When a brave woman spoke up about it all she was fired – I believe when the reptilian Welsh windbag Kinnock was in charge. No British – nor any other – politician has had the courage simply to say “enough: we will not pass the accounts”.

Other better-qualified people have pointed out that the whole concept is as flawed as yoking together six sheep, four elephants, a giraffe, three chickens, four geese and a pair of tortoise to pull a stage coach.

I resent my taxes being used to subsidise this inane farce.

 

About the Author

In 2003, the Chartered Institute of Marketing named Drayton one of 50 living individuals who have shaped today’s marketing.

He has worked in 55 countries with many of the world’s greatest brands. These include American Express, Audi, Bentley, British Airways, Cisco, Columbia Business School, Deutsche Post, Ford, IBM, McKinsey, Mercedes, Microsoft, Nestle, Philips, Procter & Gamble, Toyota, Unilever, Visa and Volkswagen.

Drayton has helped sell everything from Airbus planes to Peppa Pig. His book, Commonsense Direct and Digital Marketing, out in 17 languages, has been the UK’s best seller on the subject every year since 1982. He has also run his own businesses in the U.K., Portugal and Malaysia.

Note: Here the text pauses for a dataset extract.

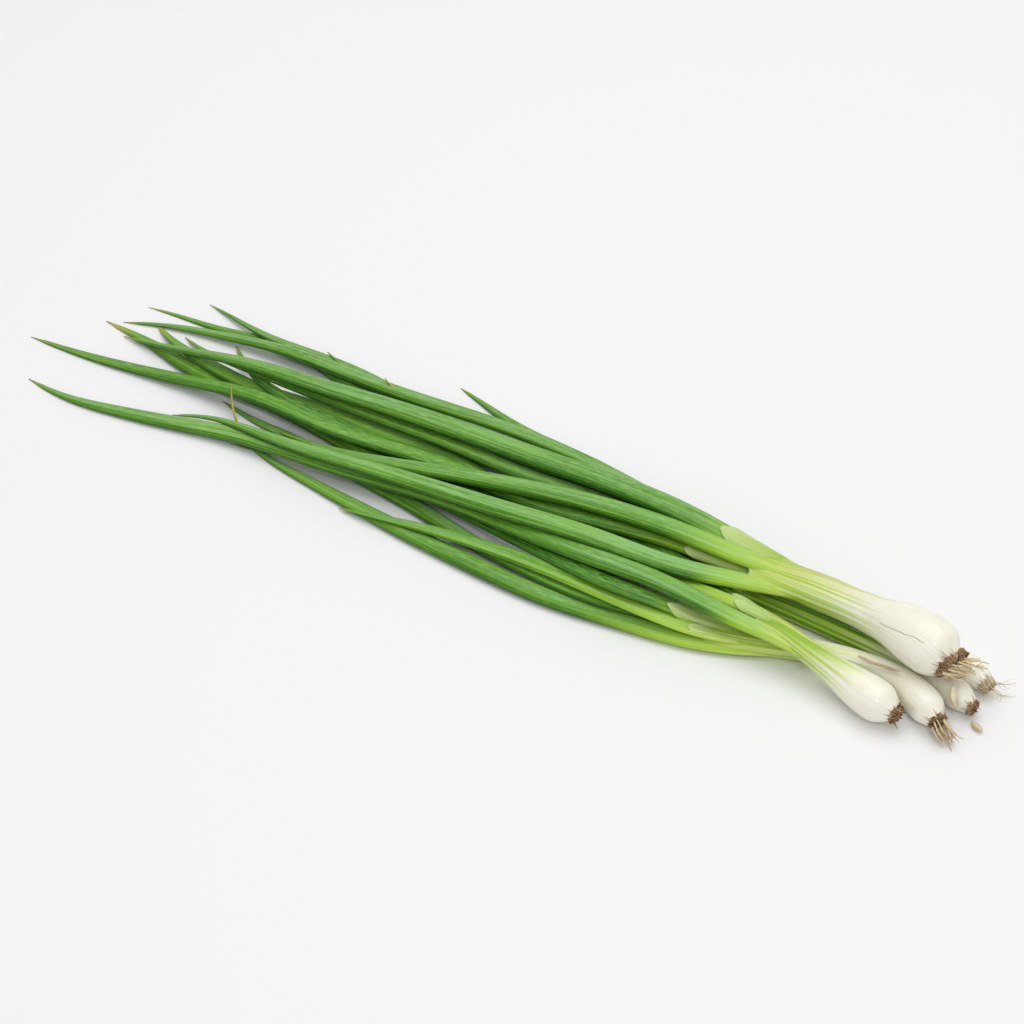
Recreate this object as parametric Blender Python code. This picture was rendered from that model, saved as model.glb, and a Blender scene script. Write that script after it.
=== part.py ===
"""A bunch of five spring onions lying on a flat surface.

Each plant is a bulb that runs into its neck (one solid), a tuft of roots, and the leaf blades that leave
the neck. Three loose scraps of dry skin lie among the bulbs. +X runs along the bunch towards the bulbs,
+Y across it and +Z up; the origin is at the bottom centre of the bunch. All the numbers below are in
millimetres.

The leaves are laid one by one, in the order of LEAVES. A leaf's route is given in plan, and its height
follows from what lies under it: it rests on the surface, or on the necks and leaves laid before it.
"""

import math
from collections import namedtuple

import bmesh
import bpy
import numpy as np
from mathutils import Vector

MM = 0.001

GAP = 0.45  # clearance between pieces that touch
LEAF_FLATNESS = 0.55  # a blade's thickness over its width
SKIN_FLATNESS = 0.16
LEAF_SIDES = 8
STEM_SIDES = 12
LEAF_PITCH = 15.0  # length of one straight stretch of a blade
ROUTE_SAMPLES = 60  # points on which a blade's length is measured
LAY_STEP = 4.0  # spacing of the points at which heights are compared
ALONGSIDE = 0.8  # how far ahead of a laid point, in spacings, another still lies beside it
STIFFNESS_REACH = 45.0  # length over which a blade smooths out a bump below it
LIFT_ROUNDS = 3  # times that a blade's straight stretches are lifted clear of what they rest on
STEM_PITCH = 8.0
STEM_SAMPLES = 8  # points per STEM_PITCH on the smooth axis that a stem's sections are picked from
STEM_SKIP = 12  # points between two sections
CAP_LIFT = 0.5  # clearance between a bulb's root plate and its root tuft
TUFT_CLEARANCE = 0.1  # how far a root tuft stays above the surface
TUFT_END = 0.6  # half width of a tuft at its tip
MIDDLE = (-0.3, -2.7)  # middle of the bunch in the plan coordinates below

# Bulb and neck of each plant, from the root plate to where the leaves part:
# x, y, height of the axis, half width, half height.
STEMS = {
    "a": (
        (205, -21, 19.8, 4.0, 4.0),
        (202.5, -19, 20.6, 8.5, 8.5),
        (195, -14.5, 22.6, 12.3, 12.3),
        (186, -11.5, 21.8, 11.2, 11.2),
        (175, -8.5, 19.6, 8.4, 8.2),
        (161, -5.5, 17.2, 7.5, 7.2),
        (138, -4.0, 16.4, 8.6, 6.8),
        (112, -3.5, 14.8, 13.0, 5.6),
    ),
    "b": (
        (194.5, -40.5, 7.9, 2.4, 2.4),
        (191.5, -39.8, 8.0, 6.2, 6.2),
        (184.5, -38, 8.2, 8.9, 8.9),
        (176, -36, 8.9, 7.9, 7.9),
        (166, -34.5, 11.4, 5.8, 5.8),
        (153, -32, 13.8, 5.2, 5.0),
        (140, -28.5, 15.2, 6.2, 4.9),
        (129, -27.5, 14.4, 9.0, 4.8),
    ),
    "c": (
        (209.5, -35.2, 6.6, 2.4, 2.4),
        (206.5, -33.2, 7.0, 5.6, 5.6),
        (200, -28.5, 7.2, 7.5, 7.5),
        (191, -23.5, 6.6, 5.9, 5.9),
        (179, -20.5, 5.4, 4.8, 4.8),
        (164, -21, 4.9, 4.4, 4.4),
        (149, -25, 4.9, 4.6, 4.5),
        (133, -30, 4.7, 5.6, 4.4),
        (110, -35.5, 4.6, 8.0, 4.2),
    ),
    "d": (
        (218, -21, 5.0, 2.0, 2.0),
        (216, -20, 5.2, 4.2, 4.2),
        (211, -18, 5.5, 5.8, 5.8),
        (200, -14.5, 5.0, 4.9, 4.9),
        (183, -11.5, 4.4, 4.0, 4.0),
        (154, -9, 4.3, 4.0, 4.0),
        (133, -7.7, 4.3, 4.3, 4.1),
        (116, -7.2, 4.4, 5.0, 4.2),
    ),
    "e": (
        (219, -8, 5.2, 2.0, 2.0),
        (217, -7, 5.4, 4.2, 4.2),
        (212, -4.5, 5.7, 6.0, 6.0),
        (200, -2, 5.2, 5.0, 5.0),
        (183, 0.5, 4.4, 4.1, 4.1),
        (150, 1.8, 4.3, 4.1, 4.0),
        (133, 3, 4.3, 4.6, 4.1),
        (114, 4, 4.4, 6.0, 4.2),
    ),
}

# Root tuft of each plant: length, half width at the plate, half width at its widest, direction of its tip.
TUFTS = {
    "a": (13.0, 4.2, 4.8, (0.82, 0.56, -0.08)),
    "b": (4.5, 2.6, 2.9, (0.95, -0.35, -0.15)),
    "c": (10.5, 2.8, 3.2, (0.72, -0.60, -0.35)),
    "d": (4.0, 2.3, 2.6, (0.88, -0.45, -0.20)),
    "e": (8.0, 2.6, 3.4, (0.98, 0.10, -0.22)),
}

# Half width of a tuft along its length, as shares of its length and of its widest half width.
TUFT_SHAPE = ((0.12, 1.0), (0.35, 0.8), (0.65, 0.5))
TUFT_BEND_FROM, TUFT_BEND_RATE = 0.12, 1.6  # where a tuft starts to turn to its tip's direction, and how fast

# Half width of a blade along its length, as shares of the length from the neck.
BROAD = ((0, 0.92), (0.15, 1.0), (0.45, 0.93), (0.70, 0.72), (0.86, 0.42), (0.96, 0.20), (1, 0.09))
EVEN = ((0, 0.85), (0.12, 1.0), (0.60, 0.93), (0.78, 0.84), (0.90, 0.56), (0.97, 0.25), (1, 0.09))
NARROW_FOOT = ((0, 0.60), (0.20, 0.95), (0.60, 1.0), (0.83, 0.72), (0.94, 0.36), (1, 0.10))
FULL_TIP = ((0, 0.56), (0.20, 0.90), (0.65, 1.0), (0.86, 0.88), (0.95, 0.45), (1, 0.10))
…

He was a main board member of the Ogilvy Group, a founding member of the Superbrands Organisation, one of the first eight Honorary Fellows of the Institute of Direct Marketing and one of the first three people named to the Hall of Fame of the Direct Marketing Association of India. He has also been given Lifetime Achievement Awards by the Caples Organisation in New York and Early To Rise in Florida.

5 Comments

  1. Absolutely spot-on, Drayton.
    One area of “haemorrhaging” that really gets my goat is the total waste of money spent in the EU (and the UN) on translating and interpreting (itself an interesting word). Far better to encourage everyone to use their own language for discussions within their own community and a neutral bridge language for dealings at an international level. This would level the playing field, instead of playing into the hands of hegemonistic politicos (and the fat cat bankers pulling their strings).
    There is only one serious candidate for this role – Esperanto.
    Although many people write Esperanto off as some kind of “crank idea for idealistic weirdos”, I have direct experience of this inter-language at work. Before knocking it or dismissing it, people should give it a serious try. It takes hardly any time at all to learn to an acceptable level, and invariably brings a sense of satisfaction to the underdog.

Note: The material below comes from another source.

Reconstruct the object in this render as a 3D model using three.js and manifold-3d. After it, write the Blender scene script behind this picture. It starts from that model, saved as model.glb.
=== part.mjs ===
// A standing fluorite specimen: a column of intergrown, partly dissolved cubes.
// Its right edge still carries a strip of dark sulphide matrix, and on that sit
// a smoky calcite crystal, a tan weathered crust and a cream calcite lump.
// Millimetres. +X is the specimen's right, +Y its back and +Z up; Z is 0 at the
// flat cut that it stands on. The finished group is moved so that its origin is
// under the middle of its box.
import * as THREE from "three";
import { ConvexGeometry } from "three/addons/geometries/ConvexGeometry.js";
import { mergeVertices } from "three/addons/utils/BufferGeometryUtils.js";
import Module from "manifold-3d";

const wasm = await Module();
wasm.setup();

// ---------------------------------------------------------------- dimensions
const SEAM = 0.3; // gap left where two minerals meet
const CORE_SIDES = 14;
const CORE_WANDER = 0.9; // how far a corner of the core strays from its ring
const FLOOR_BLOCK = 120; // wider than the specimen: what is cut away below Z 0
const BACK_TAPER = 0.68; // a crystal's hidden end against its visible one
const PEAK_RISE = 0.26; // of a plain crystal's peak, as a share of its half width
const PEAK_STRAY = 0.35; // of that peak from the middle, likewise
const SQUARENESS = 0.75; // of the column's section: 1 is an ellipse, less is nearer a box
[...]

  2. Europe going nowhere –
    Drayton, Don’t get me going!
    “But, we get/deserve the -governemnt/service/bankers/politicians/fill-in-blank- that we put up with”.
    I got told the line above a long time ago, when I was whinging about something or other, (I was in Oz at the time, where they pull you up quick for whinging!).

    “What do you mean?” I asked.

    “Well, if you feel so bloody strongly about it – do something, yer whingin’ bastard! – that’s the trouble – everyone whinges, but collectively, we’re all too lazy to do anything to correct it”.

    And you know what? He was right. We all complain, but we don’t take action. What you, me and a few hundred other “annoyed citizens” should do, is stop whinging, form some sort of “collective of independents”, and stand for office.

    I keep threatening to, but keep putting it off. Maybe with web technology, it would be easier to build a movement to fix it?
    But at some level – all of us – have to stand up and be counted.

  3. Bruno Vide

    That farce is convenient to many powerfull/insanely rich people.
    Now they are destroying what’s left whith the cure…
    http://blogs.hbr.org/cs/2012/07/why_financial_discipline_wont.html

  4. In reply to the apposite comment by Mr Carter may I add that Esperanto is more widespread than people imagine. It is now in the top 100 languages, out of 6,800 worldwide. It is the 29th most used language in Wikipedia, ahead of Danish and Arabic. It is a language choice of, Skype, Firefox, Ubuntu and Facebook and Google translate recently added this international language to its prestigious list of 64 languages.

    Native Esperanto speakers, (people who have used the language from birth), include World Chess Champion Susan Polger, Ulrich Brandenberg the new German Ambassador to and Nobel Laureate Daniel Bovet. Financier George Soros learnt Esperanto as a child.

    Esperanto is a living language – see http://video.google.com/videoplay?docid=-8837438938991452670

    Their online course http://www.lernu.net has 125 000 hits per day and Esperanto Wikipedia enjoys 400 000 hits per day. That can’t be bad 🙂

  5. Spot on .. waste, waste waste… Muppets all of them!

    Time the UK left the Euro Zone and founded a new Anglo/American zone with the USA, Canada, Oz and other English speaking countries. I love spending time in France, Spain and Portugal but the Euro zone is living in fantasy land! You can’t fire anyone, they want six week vacation, retirement at 60, healthcare for all …… A some point you have to be compete in a world market.